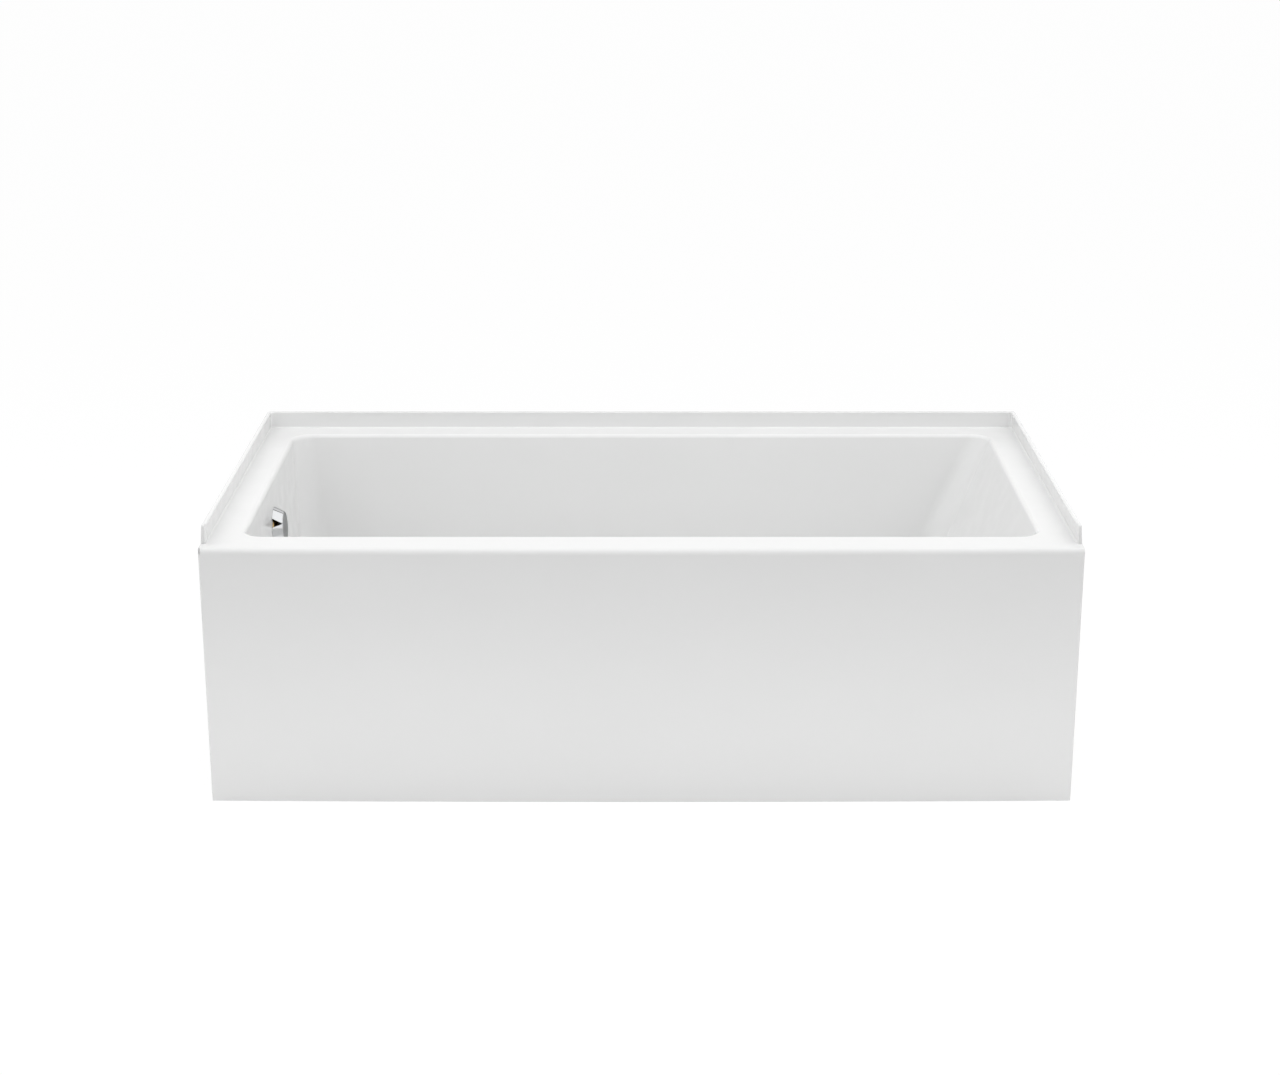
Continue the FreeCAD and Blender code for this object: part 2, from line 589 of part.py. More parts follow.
def drain_shoe():
    """Elbow under the drain: a flanged cup with a socket towards the column."""
    top = SUMP_Z - SKIN - GASKET_THICK
    cup_r = STRAINER_BODY_R + SHOE_WALL
    under = top - SHOE_FLANGE_THICK
    cup = turned([(0, SHOE_FOOT_Z), (cup_r - SHOE_SLOPE, SHOE_FOOT_Z), (cup_r, SHOE_FOOT_Z + SHOE_SLOPE),
                  (cup_r, under), (SHOE_FLANGE_R, under), (SHOE_FLANGE_R, top), (0, top)], at_drain(0))
    run = DRAIN_X - SHOE_MOUTH_X
    arm = rod(SOCKET_R, run, Vector(DRAIN_X, WELL_MID_Y, RUN_Z), -ALONG)
    floor = SHOE_FOOT_Z + SHOE_FLOOR
    hollow = turned([(0, floor), (STRAINER_BODY_R - SHOE_SLOPE, floor),
                     (STRAINER_BODY_R, floor + SHOE_SLOPE), (STRAINER_BODY_R, top), (0, top)], at_drain(0))
    waterway = rod(TUBE_BORE, run, Vector(DRAIN_X, WELL_MID_Y, RUN_Z), -ALONG)
    socket = rod(TUBE_R, SOCKET_DEEP, Vector(SHOE_MOUTH_X + SOCKET_DEEP, WELL_MID_Y, RUN_Z), -ALONG)
    return cup.fuse(arm).cut([hollow, waterway, socket])


def stopper_post():
    """Brass stud in the crossbar that the stopper rides on."""
    return turned([(0, STRAINER_FOOT_Z), (POST_R, STRAINER_FOOT_Z), (POST_R, POST_TOP_Z - 1),
                   (POST_R - 1, POST_TOP_Z), (0, POST_TOP_Z)], at_drain(0))


def stopper_cap():
    """Domed cap with the barrel that slides on the post, shown open."""
    bore = POST_R + RUNNING_GAP
    foot = HUB_TOP_Z + STOPPER_CLEAR + STOPPER_TRAVEL
    rest = SEAL_FOOT_Z + STOPPER_TRAVEL
    roof = rest + CAP_ROOF
    under = rest + SEAL_THICK
    hub = BARREL_R + CAP_HUB
    crown = [(radius, under + high) for radius, high in CAP_CROWN]
    return turned([(bore, foot), (BARREL_R, foot), (BARREL_R, rest), (hub, rest), (hub, under),
                   (CAP_R, under), *crown, (0, roof), (bore, roof)], at_drain(0))


def stopper_seal():
    return ring(SEAL_R, BARREL_R + CAP_HUB, SEAL_THICK, at_drain(SEAL_FOOT_Z + STOPPER_TRAVEL))


def stopper_spring():
    """Light spring between the post and the cap, inside the barrel."""
    top = SEAL_FOOT_Z + STOPPER_TRAVEL + CAP_ROOF
    height = top - POST_TOP_Z - 2 * SPRING_WIRE_R
    coil_r = POST_R - SPRING_WIRE_R - SPRING_GAP
    helix = Part.makeHelix(height / SPRING_TURNS, height, coil_r)
    helix.translate(at_drain(POST_TOP_Z + SPRING_WIRE_R))
    start = at_drain(POST_TOP_Z + SPRING_WIRE_R) + ALONG * coil_r
    section = Part.Wire(Part.makeCircle(SPRING_WIRE_R, start, BACK))
    return Part.Wire(helix).makePipeShell([section], True, True)


# ---- overflow ---------------------------------------------------------------------
def on_wall(out):
    """Point on the overflow's axis, this far out of the wall that shows."""
    return Vector(wall_x(OVERFLOW_Z), WELL_MID_Y, OVERFLOW_Z) + WALL_OUT * out


def onto_wall(solid):
    """Move a piece drawn about the Z axis onto the overflow's axis."""
    on_axis = FreeCAD.Placement(on_wall(0), FreeCAD.Rotation(UP, WALL_OUT))
    solid.Placement = on_axis.multiply(solid.Placement)
    return solid


def overflow_cover():
    """Hollow conical cover with three notched inlets at its base."""
    wall = COVER_WALL
    inside = COVER_DEEP - wall
    stud_foot = COVER_GAP + COVER_STUD_SHORT
    shell = turned([(COVER_BASE_R - wall, COVER_GAP), (COVER_BASE_R, COVER_GAP),
                    (COVER_FACE_R + COVER_EDGE, COVER_DEEP - COVER_EDGE),
                    (COVER_FACE_R - COVER_EDGE, COVER_DEEP), (0, COVER_DEEP), (0, stud_foot),
                    (COVER_STUD_R, stud_foot), (COVER_STUD_R, inside), (COVER_FACE_R - wall, inside)],
                   on_wall(0), WALL_OUT)
    for angle in COVER_NOTCH_ANGLES:
        shell = shell.cut(cover_notch(angle))
    return shell


def cover_notch(angle):
    """V-shaped cutter, wide at the wall and closing towards the face."""
    tip = COVER_DEEP - NOTCH_SHORT
    points = [Vector(0, -NOTCH_HALF, -RUNNING_GAP), Vector(0, NOTCH_HALF, -RUNNING_GAP),
              Vector(0, NOTCH_TIP_HALF, tip), Vector(0, -NOTCH_TIP_HALF, tip)]
    wedge = Part.Face(Part.makePolygon(points + points[:1])).extrude(ALONG * 2 * COVER_BASE_R)
    wedge.translate(ALONG * (COVER_FACE_R - NOTCH_DEEP))
    wedge.rotate(Vector(), UP, angle)
    return onto_wall(wedge)


def overflow_retainer():
    """Flanged bush that clamps the wall to the elbow and holds the cover's stud."""
    reach = SKIN + GASKET_FOAM + RETAINER_GRIP
    bevel, high = RETAINER_LIP
    bush = turned([(RETAINER_BORE, -reach), (RETAINER_R, -reach), (RETAINER_R, 0), (RETAINER_FLANGE_R, 0),
                   (RETAINER_FLANGE_R - bevel, high), (RETAINER_BORE, high)], on_wall(0), WALL_OUT)
    half = SPOKE_WIDE / 2
    behind, before = SPOKE_REACH
    spokes = []
    for i in range(3):
        spoke = box(-half, half, 0, (RETAINER_BORE + RETAINER_R) / 2, behind, before)
        spoke.rotate(Vector(), UP, 120 * i)
        spokes.append(onto_wall(spoke))
    boss = onto_wall(Part.makeCylinder(BOSS_R, BOSS_LENGTH, Vector(0, 0, before - BOSS_LENGTH)))
    bore = rod(COVER_STUD_R, FAR, on_wall(-FAR / 2), WALL_OUT)
    return bush.fuse(spokes + [boss]).cut(bore)


def overflow_gasket():
    """Foam ring squeezed between the tub's back and the elbow."""
    return ring(ELBOW_FLANGE_R, OVERFLOW_HOLE_R + 1, GASKET_FOAM, on_wall(-SKIN - GASKET_FOAM), WALL_OUT)


def overflow_elbow():
    """Head of the waste column, flanged towards the wall."""
    face = SKIN + GASKET_FOAM
    to_column = abs(COLUMN_X - wall_x(OVERFLOW_Z))
    head_top = OVERFLOW_Z + ELBOW_HEAD_R
    shoulder = ELBOW_FOOT_Z + ELBOW_SHOULDER[0]
    crown_in, crown_high = ELBOW_CROWN
    column = turned([(0, ELBOW_FOOT_Z), (SOCKET_R, ELBOW_FOOT_Z), (SOCKET_R, shoulder),
                     (ELBOW_HEAD_R, shoulder + ELBOW_SHOULDER[1]), (ELBOW_HEAD_R, head_top - crown_high),
                     (ELBOW_HEAD_R - crown_in, head_top), (0, head_top)], in_column(0))
    neck_r = RETAINER_R + ELBOW_WALL
    behind = -face - ELBOW_FLANGE_THICK
    neck = turned([(0, -to_column), (neck_r, -to_column), (neck_r, behind), (ELBOW_FLANGE_R, behind),
                   (ELBOW_FLANGE_R, -face), (0, -face)], on_wall(0), WALL_OUT)
    waterway = rod(TUBE_BORE, head_top - ELBOW_ROOF - ELBOW_FOOT_Z, in_column(ELBOW_FOOT_Z))
    socket = rod(TUBE_R, SOCKET_DEEP, in_column(ELBOW_FOOT_Z))
    mouth_r = RETAINER_R + RUNNING_GAP
    mouth = turned([(0, -to_column), (mouth_r, -to_column), (mouth_r, -face), (0, -face)],
                   on_wall(0), WALL_OUT)
    in_front = rod(2 * ELBOW_FLANGE_R, FAR, on_wall(-face), WALL_OUT)
    return column.fuse(neck).cut([waterway, socket, mouth, in_front])


# ---- waste column -----------------------------------------------------------------
def in_column(z):
    return Vector(COLUMN_X, WELL_MID_Y, z)


def waste_tee():
    """Tee where the drain run meets the overflow column."""
    column = rod(SOCKET_R, TEE_TOP_Z - TEE_FOOT_Z, in_column(TEE_FOOT_Z))
    reach = TEE_BRANCH_X - COLUMN_X
    branch = rod(SOCKET_R, reach, in_column(RUN_Z), ALONG)
    cutters = [rod(TUBE_BORE, TEE_TOP_Z - TEE_FOOT_Z, in_column(TEE_FOOT_Z)),
               rod(TUBE_R, SOCKET_DEEP, in_column(TEE_TOP_Z), DOWN),
               rod(TUBE_R - SPIGOT_STEP, SOCKET_DEEP, in_column(TEE_FOOT_Z)),
               rod(TUBE_BORE, reach, in_column(RUN_Z), ALONG),
               rod(TUBE_R, SOCKET_DEEP / 2, Vector(TEE_BRANCH_X, WELL_MID_Y, RUN_Z), -ALONG)]
    return column.fuse(branch).cut(cutters)


def waste_tube(start, end):
    length = (end - start).Length
    return ring(TUBE_R, TUBE_BORE, length, start, end - start)


def tailpiece():
    """Outlet tube, with a turned-down spigot cemented into the tee."""
    shoulder = TEE_FOOT_Z - SPIGOT_SHOULDER
    spigot_r = TUBE_R - SPIGOT_STEP
    top = TEE_FOOT_Z + SOCKET_DEEP
    return turned([(TUBE_BORE, TAILPIECE_FOOT_Z), (TUBE_R, TAILPIECE_FOOT_Z), (TUBE_R, shoulder),
                   (spigot_r, shoulder), (spigot_r, top), (TUBE_BORE, top)], in_column(0))


def slip_joint(mouth, away):
    """Slip nut and bevelled washer on a socket whose mouth faces `away`."""
    washer = turned([(TUBE_R, 0), (SOCKET_R, 0), (SOCKET_R, WASHER_HIGH / 2),
                     (TUBE_R + WASHER_LAND, WASHER_HIGH), (TUBE_R, WASHER_HIGH)], mouth, away)
    back = -NUT_SKIRT
    front = WASHER_HIGH + NUT_LIP
    wide = SOCKET_R + RUNNING_GAP
    narrow = TUBE_R + RUNNING_GAP
    bore = turned([(0, back), (wide, back), (wide, WASHER_HIGH), (narrow, WASHER_HIGH), (narrow, front),
                   (0, front)], mouth, away)
    body = hexagon(SLIP_NUT_FLATS, front - back, mouth + away * back, away)
    collar = rod(SLIP_NUT_FLATS / 2 + NUT_COLLAR, NUT_LIP, mouth + away * back, away)
    return body.fuse(collar).cut(bore), washer


def slip_joints():
    joints = [slip_joint(in_column(TEE_TOP_Z), UP),
              slip_joint(in_column(ELBOW_FOOT_Z), DOWN),
              slip_joint(Vector(TEE_BRANCH_X, WELL_MID_Y, RUN_Z), ALONG),
              slip_joint(Vector(SHOE_MOUTH_X, WELL_MID_Y, RUN_Z), -ALONG)]
    nuts, washers = zip(*joints)
    return nuts, washers


def main():
    os.makedirs("parts", exist_ok=True)
    save("tub_shell", tub_shell())
    save("fibreglass_backing", fibreglass_backing())
    save("bonding_bed", bonding_bed())
    save("base_board", base_board())
    save("front_rim_board", front_rim_board())
    save("apron_foot_rail", apron_foot_rail())
    for name, x in STUD_PLACES.items():
        save("apron_stud_" + name, apron_stud(x))

    for name, x in RAIL_PLACES.items():
        foot_ys = [y for foot_x, y in FOOT_PLACES.values() if foot_x == x]
        save("cradle_rail_" + name, cradle_rail(x, foot_ys))
    screws = [rail_screw(place) for x in RAIL_PLACES.values() for place in rail_screw_places(x)]
    save("rail_screws", *screws)
    nuts = []
    for name, (x, y) in FOOT_PLACES.items():
        save("foot_rod_" + name, foot_rod(x, WELL_MID_Y + y))
        save("foot_pad_" + name, foot_pad(x, WELL_MID_Y + y))
        nuts += foot_nuts(x, WELL_MID_Y + y)
    save("foot_nuts", *nuts)

    save("drain_strainer", drain_strainer())
    save("drain_gasket", drain_gasket())
    save("drain_shoe", drain_shoe())
    save("stopper_post", stopper_post())
    save("stopper_cap", stopper_cap())
    save("stopper_seal", stopper_seal())
    save("stopper_spring", stopper_spring())

    save("overflow_cover", overflow_cover())
    save("overflow_retainer", overflow_retainer())
    save("overflow_gasket", overflow_gasket())
    save("overflow_elbow", overflow_elbow())
    save("overflow_tube", waste_tube(in_column(TEE_TOP_Z - SOCKET_DEEP),
                                     in_column(ELBOW_FOOT_Z + SOCKET_DEEP)))
    save("shoe_tube", waste_tube(Vector(TEE_BRANCH_X - SOCKET_DEEP / 2, WELL_MID_Y, RUN_Z),
                                 Vector(SHOE_MOUTH_X + SOCKET_DEEP, WELL_MID_Y, RUN_Z)))
    save("waste_tee", waste_tee())
    save("tailpiece", tailpiece())
    nuts, washers = slip_joints()
    save("slip_nuts", *nuts)
    save("slip_washers", *washers)


if __name__ == "__main__":
    main()
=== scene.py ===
"""Looks of the alcove bathtub: finishes, fine detail, light and camera.

Metres, in the part's own frame: +Z up, X along the tub, the apron faces -Y.
"""
import json
import math

import bmesh
import bpy
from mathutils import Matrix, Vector


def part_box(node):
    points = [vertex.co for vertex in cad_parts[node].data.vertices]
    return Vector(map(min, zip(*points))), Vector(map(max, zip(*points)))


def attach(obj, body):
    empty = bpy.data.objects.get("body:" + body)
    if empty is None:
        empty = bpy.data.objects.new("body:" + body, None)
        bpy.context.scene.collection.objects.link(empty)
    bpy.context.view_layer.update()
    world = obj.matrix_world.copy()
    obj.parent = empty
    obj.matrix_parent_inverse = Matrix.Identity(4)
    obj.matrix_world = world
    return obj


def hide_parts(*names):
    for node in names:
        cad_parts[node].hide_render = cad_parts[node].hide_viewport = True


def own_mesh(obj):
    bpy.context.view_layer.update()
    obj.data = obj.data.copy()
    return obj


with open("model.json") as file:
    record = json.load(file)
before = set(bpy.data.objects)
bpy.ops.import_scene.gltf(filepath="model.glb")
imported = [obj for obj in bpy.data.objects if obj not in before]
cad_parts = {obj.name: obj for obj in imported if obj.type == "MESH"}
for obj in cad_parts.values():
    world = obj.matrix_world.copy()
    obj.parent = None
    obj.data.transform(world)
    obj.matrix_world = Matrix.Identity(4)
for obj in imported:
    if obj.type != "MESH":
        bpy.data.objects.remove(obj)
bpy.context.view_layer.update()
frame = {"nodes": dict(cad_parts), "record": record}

# ---- camera, fitted to the edges of the tub in the photograph ---------------------
LENS = 66.85
CAMERA_PLACE = (-0.0025, -4.2775, 1.734)
CAMERA_TILT = math.radians(72.22)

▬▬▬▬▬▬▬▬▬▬

## [EXERCISE OBJECTIVE]
Set down, without any change, only the lines from the line that holds "nuts, washers = slip_joints()" through the line that holds "record = json.load(file)", both lines included.

## [THE RESPONSE]
    nuts, washers = slip_joints()
    save("slip_nuts", *nuts)
    save("slip_washers", *washers)


if __name__ == "__main__":
    main()
=== scene.py ===
"""Looks of the alcove bathtub: finishes, fine detail, light and camera.

Metres, in the part's own frame: +Z up, X along the tub, the apron faces -Y.
"""
import json
import math

import bmesh
import bpy
from mathutils import Matrix, Vector


def part_box(node):
    points = [vertex.co for vertex in cad_parts[node].data.vertices]
    return Vector(map(min, zip(*points))), Vector(map(max, zip(*points)))


def attach(obj, body):
    empty = bpy.data.objects.get("body:" + body)
    if empty is None:
        empty = bpy.data.objects.new("body:" + body, None)
        bpy.context.scene.collection.objects.link(empty)
    bpy.context.view_layer.update()
    world = obj.matrix_world.copy()
    obj.parent = empty
    obj.matrix_parent_inverse = Matrix.Identity(4)
    obj.matrix_world = world
    return obj


def hide_parts(*names):
    for node in names:
        cad_parts[node].hide_render = cad_parts[node].hide_viewport = True


def own_mesh(obj):
    bpy.context.view_layer.update()
    obj.data = obj.data.copy()
    return obj


with open("model.json") as file:
    record = json.load(file)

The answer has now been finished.